Many implementations generate a state value but never verify it. Some use predictable state values like timestamps or user IDs. Both defeat the purpose entirely.
The correct implementation is a cryptographically random, single-use value stored in the session before the authorization request is sent and verified before the authorization code is exchanged. Libraries like Auth0’s SDK handle this correctly. Rolling your own state management is where the bugs appear.
When PKCE Actually Fixes the Authorization Code Interception Problem
Proof Key for Code Exchange (PKCE) was designed for mobile and single-page apps that cannot securely store client secrets. It also closes the authorization code interception attack that affects any OAuth2 flow running over a channel where codes can be intercepted.
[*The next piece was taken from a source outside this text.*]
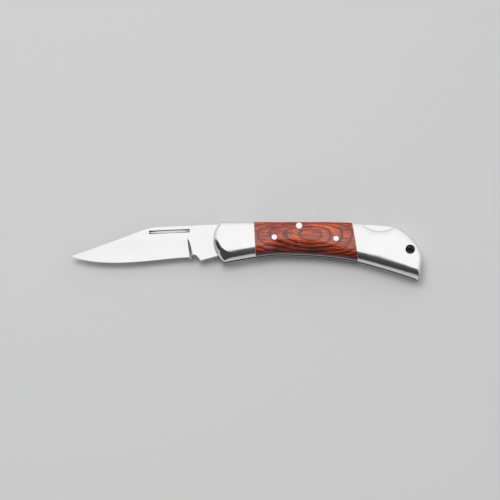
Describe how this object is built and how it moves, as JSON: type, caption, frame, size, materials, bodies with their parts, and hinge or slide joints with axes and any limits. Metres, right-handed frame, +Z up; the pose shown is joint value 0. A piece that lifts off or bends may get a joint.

PKCE generates a random code_verifier, hashes it to produce a code_challenge, and sends the challenge with the authorization request. The authorization server requires the original verifier during token exchange. An attacker who intercepts the code cannot exchange it without the verifier they never had.
PKCE is now recommended for all OAuth2 flows, not just public clients. The OAuth 2.1 draft makes it mandatory. If your implementation does not use PKCE in 2026, you are behind the current security baseline regardless of client type.
What This Means For You
- Enforce exact string matching on redirect URIs, because prefix and wildcard matching are the most commonly exploited OAuth misconfiguration in bug bounty reports.
- Verify the state parameter on every authorization callback, and use a cryptographically random single-use value stored server-side, not a predictable or client-side value.
- Enable PKCE for all OAuth2 flows regardless of client type, since the OAuth 2.1 draft makes it mandatory and it closes the code interception attack at no real cost.
- Audit your OAuth2 implementation against the OAuth Security BCP (RFC 9700), which documents every current attack pattern and the corresponding required mitigation.